§ **Material**
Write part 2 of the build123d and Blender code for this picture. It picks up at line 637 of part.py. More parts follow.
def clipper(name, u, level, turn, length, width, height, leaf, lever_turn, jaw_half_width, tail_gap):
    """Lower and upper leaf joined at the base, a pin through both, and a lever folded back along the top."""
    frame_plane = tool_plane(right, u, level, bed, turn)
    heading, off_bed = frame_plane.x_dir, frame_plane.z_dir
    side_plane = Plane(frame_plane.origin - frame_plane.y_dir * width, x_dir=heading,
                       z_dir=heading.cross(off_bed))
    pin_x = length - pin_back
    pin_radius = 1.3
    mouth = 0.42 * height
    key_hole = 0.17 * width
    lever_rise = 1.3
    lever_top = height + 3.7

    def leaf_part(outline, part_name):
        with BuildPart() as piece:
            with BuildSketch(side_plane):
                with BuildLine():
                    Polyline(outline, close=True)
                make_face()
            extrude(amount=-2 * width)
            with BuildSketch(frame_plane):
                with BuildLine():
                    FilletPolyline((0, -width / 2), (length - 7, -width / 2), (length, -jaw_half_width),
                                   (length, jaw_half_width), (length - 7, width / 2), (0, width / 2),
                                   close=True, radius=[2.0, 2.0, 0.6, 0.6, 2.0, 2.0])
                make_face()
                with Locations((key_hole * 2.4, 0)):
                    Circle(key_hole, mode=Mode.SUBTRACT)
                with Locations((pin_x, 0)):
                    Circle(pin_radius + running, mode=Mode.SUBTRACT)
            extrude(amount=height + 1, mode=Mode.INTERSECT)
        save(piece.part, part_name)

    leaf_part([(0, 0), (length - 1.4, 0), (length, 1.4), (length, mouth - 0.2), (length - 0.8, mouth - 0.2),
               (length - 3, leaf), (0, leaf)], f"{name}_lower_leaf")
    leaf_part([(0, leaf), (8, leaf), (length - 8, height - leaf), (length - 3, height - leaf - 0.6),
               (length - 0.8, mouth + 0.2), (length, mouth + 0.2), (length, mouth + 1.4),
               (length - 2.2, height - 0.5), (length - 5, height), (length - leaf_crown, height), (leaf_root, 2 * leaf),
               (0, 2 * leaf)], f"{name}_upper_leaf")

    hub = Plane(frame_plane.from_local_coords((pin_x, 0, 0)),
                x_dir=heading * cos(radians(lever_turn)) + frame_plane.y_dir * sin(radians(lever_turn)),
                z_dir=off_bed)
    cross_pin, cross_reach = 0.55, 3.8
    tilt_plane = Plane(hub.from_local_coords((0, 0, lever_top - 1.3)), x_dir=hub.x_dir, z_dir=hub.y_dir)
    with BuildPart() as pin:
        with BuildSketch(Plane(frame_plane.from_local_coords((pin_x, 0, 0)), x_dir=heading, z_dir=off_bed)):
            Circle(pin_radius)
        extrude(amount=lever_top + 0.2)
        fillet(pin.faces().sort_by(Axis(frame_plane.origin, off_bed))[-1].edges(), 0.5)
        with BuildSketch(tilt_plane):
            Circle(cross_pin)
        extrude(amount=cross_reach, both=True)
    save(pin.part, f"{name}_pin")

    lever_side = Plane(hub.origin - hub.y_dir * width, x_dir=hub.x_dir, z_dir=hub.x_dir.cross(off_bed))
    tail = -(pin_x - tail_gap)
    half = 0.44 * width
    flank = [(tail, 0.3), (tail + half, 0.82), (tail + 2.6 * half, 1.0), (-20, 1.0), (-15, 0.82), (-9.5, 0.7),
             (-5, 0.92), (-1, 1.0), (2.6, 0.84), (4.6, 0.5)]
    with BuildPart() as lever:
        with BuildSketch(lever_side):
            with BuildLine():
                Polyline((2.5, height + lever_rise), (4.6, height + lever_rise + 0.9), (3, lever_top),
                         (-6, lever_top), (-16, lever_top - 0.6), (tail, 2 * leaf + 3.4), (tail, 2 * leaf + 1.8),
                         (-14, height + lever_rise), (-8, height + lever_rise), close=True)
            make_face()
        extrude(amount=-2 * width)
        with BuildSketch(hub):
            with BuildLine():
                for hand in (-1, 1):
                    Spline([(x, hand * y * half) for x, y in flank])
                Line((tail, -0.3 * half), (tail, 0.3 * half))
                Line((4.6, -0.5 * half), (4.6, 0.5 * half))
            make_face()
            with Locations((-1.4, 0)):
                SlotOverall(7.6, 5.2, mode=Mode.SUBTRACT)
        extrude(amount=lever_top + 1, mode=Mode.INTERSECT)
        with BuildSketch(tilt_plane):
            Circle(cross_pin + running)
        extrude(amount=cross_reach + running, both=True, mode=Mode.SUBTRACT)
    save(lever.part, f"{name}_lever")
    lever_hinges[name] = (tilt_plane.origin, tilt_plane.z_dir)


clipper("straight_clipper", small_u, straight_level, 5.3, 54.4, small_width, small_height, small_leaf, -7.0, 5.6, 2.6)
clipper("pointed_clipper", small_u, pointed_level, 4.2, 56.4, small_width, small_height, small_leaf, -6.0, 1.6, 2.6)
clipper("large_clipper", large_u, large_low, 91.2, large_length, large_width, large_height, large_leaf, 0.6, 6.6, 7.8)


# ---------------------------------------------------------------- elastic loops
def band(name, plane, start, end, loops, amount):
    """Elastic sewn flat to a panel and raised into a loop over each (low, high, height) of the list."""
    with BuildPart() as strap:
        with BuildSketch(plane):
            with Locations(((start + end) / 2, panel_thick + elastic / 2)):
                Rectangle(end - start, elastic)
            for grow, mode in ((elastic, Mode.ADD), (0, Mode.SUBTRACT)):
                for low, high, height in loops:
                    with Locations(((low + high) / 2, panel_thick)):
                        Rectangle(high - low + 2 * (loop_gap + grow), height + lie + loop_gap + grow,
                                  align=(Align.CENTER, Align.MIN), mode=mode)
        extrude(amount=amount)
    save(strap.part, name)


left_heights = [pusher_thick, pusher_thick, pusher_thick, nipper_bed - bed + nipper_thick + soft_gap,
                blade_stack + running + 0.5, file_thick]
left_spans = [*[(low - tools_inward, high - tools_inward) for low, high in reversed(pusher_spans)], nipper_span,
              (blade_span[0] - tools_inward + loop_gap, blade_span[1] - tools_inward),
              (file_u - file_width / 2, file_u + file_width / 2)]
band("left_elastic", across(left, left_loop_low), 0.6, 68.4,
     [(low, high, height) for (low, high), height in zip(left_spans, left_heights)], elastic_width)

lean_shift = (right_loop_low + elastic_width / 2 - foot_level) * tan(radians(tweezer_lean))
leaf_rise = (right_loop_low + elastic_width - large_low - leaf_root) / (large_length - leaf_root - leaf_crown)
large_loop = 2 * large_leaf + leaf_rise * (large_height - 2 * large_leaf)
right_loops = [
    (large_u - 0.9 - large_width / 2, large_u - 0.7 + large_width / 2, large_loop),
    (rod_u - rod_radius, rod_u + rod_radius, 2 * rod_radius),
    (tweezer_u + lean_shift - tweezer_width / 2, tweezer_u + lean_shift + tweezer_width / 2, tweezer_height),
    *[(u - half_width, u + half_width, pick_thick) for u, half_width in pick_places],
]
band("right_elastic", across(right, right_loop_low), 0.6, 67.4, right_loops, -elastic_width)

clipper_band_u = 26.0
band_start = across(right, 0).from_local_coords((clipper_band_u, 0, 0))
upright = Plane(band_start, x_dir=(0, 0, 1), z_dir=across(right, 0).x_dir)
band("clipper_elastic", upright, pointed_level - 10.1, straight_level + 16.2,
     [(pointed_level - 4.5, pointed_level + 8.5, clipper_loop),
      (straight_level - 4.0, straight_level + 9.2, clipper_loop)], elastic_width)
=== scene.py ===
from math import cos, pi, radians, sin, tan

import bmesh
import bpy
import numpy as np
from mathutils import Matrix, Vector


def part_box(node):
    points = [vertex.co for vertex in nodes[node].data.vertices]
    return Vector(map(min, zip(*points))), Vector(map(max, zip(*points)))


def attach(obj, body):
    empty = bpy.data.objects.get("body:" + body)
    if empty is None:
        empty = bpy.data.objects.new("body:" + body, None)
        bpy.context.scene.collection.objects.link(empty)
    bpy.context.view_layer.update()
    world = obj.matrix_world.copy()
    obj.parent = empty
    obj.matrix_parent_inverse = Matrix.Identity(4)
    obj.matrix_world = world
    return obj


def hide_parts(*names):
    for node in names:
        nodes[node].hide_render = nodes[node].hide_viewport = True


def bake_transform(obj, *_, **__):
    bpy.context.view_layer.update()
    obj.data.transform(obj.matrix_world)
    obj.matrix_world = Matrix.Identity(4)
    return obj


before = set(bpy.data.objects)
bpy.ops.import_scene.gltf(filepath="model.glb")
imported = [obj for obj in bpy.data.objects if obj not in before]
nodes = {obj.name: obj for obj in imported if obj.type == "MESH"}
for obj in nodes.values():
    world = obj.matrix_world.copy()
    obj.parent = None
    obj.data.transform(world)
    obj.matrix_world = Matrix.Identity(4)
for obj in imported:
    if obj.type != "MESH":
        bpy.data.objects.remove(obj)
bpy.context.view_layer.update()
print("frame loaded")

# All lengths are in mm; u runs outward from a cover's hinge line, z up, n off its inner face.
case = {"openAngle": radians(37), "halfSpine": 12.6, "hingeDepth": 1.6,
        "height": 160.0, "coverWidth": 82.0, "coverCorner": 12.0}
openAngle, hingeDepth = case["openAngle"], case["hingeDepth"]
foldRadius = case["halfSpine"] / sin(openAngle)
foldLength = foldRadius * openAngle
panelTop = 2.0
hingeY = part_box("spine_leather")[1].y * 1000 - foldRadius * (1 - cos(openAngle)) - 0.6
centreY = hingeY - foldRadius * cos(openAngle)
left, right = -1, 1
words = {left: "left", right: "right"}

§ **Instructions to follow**
Exactly the lines above from the one with "clipper_band_u = 26.0" to the one with "if empty is", both included, are to be quoted; leave the rest out.

§ **Solution to this exercise**
clipper_band_u = 26.0
band_start = across(right, 0).from_local_coords((clipper_band_u, 0, 0))
upright = Plane(band_start, x_dir=(0, 0, 1), z_dir=across(right, 0).x_dir)
band("clipper_elastic", upright, pointed_level - 10.1, straight_level + 16.2,
     [(pointed_level - 4.5, pointed_level + 8.5, clipper_loop),
      (straight_level - 4.0, straight_level + 9.2, clipper_loop)], elastic_width)
=== scene.py ===
from math import cos, pi, radians, sin, tan

import bmesh
import bpy
import numpy as np
from mathutils import Matrix, Vector


def part_box(node):
    points = [vertex.co for vertex in nodes[node].data.vertices]
    return Vector(map(min, zip(*points))), Vector(map(max, zip(*points)))


def attach(obj, body):
    empty = bpy.data.objects.get("body:" + body)
    if empty is None:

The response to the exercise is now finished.